Dion also made a point of noting that due to the confidentiality obligations that govern cabinet documents and discussions – obligations that were partially waived by the Prime Minister’s Office at the height of the scandal, to allow Wilson-Raybould to testify – he wasn’t able to access all the necessary materials.

“The decision made by the Privy Council Office to deny our office access to a full range of cabinet confidences meant nine witnesses were constrained in providing our office with the full body of evidence potentially relevant to the examination,” he wrote.

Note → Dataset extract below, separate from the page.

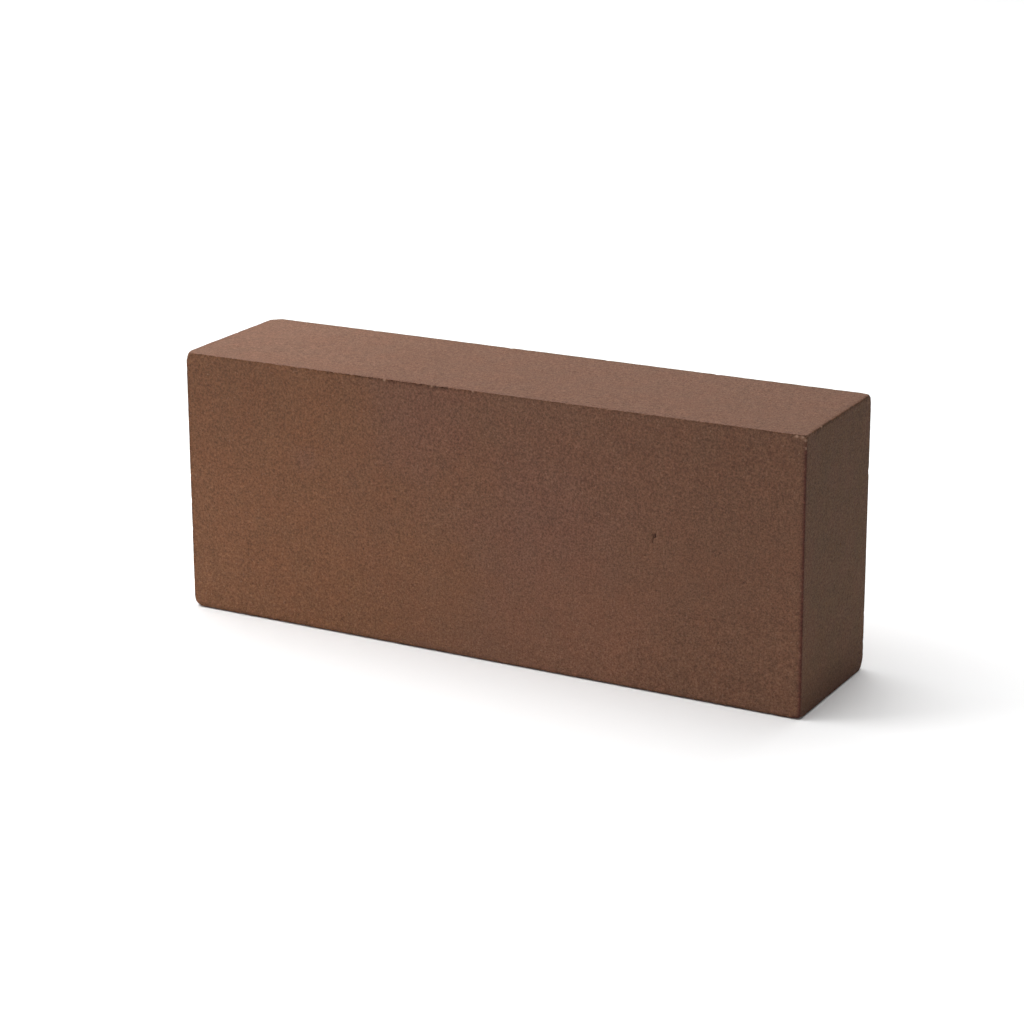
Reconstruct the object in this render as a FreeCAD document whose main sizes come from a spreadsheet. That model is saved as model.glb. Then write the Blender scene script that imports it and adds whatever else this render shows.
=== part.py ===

“I believe that decisions relating to my access to such information should be made transparently and democratically by Parliament, not by the very same public office holders who are subject to the regime I administer.”

Dion absolved senior PMO staffers, bureaucrats and others who allegedly pressured Wilson-Raybould of any wrongdoing. He said they all “acted in accordance with the general direction set by Mr. Trudeau” and that the prime minister was “the only public office holder who, by virtue of his position, could clearly exert influence over Ms. Wilson-Raybould.

Trudeau’s office simultaneously released Wednesday a report by former Liberal cabinet minister Anne McLellan, who served as justice minister and attorney general in the Chretien government. Trudeau had asked her to analyse questions raised by the SNC controversy – including whether the role of justice minister, who is involved in political and policy decisions of government, should be separated from that of the attorney general, who is supposed to exercise independent, non-partisan judgment about prosecutions.

McLellan concluded that no structural change is required. But she recommended that a detailed protocol be developed to govern how ministers, staffers and bureaucrats consult with an attorney general about specific prosecutions.

“It is clear to me that there is no system for managing prosecutorial decisions that absolutely protects against the possibility of partisan interference, while providing for public accountability,” she wrote.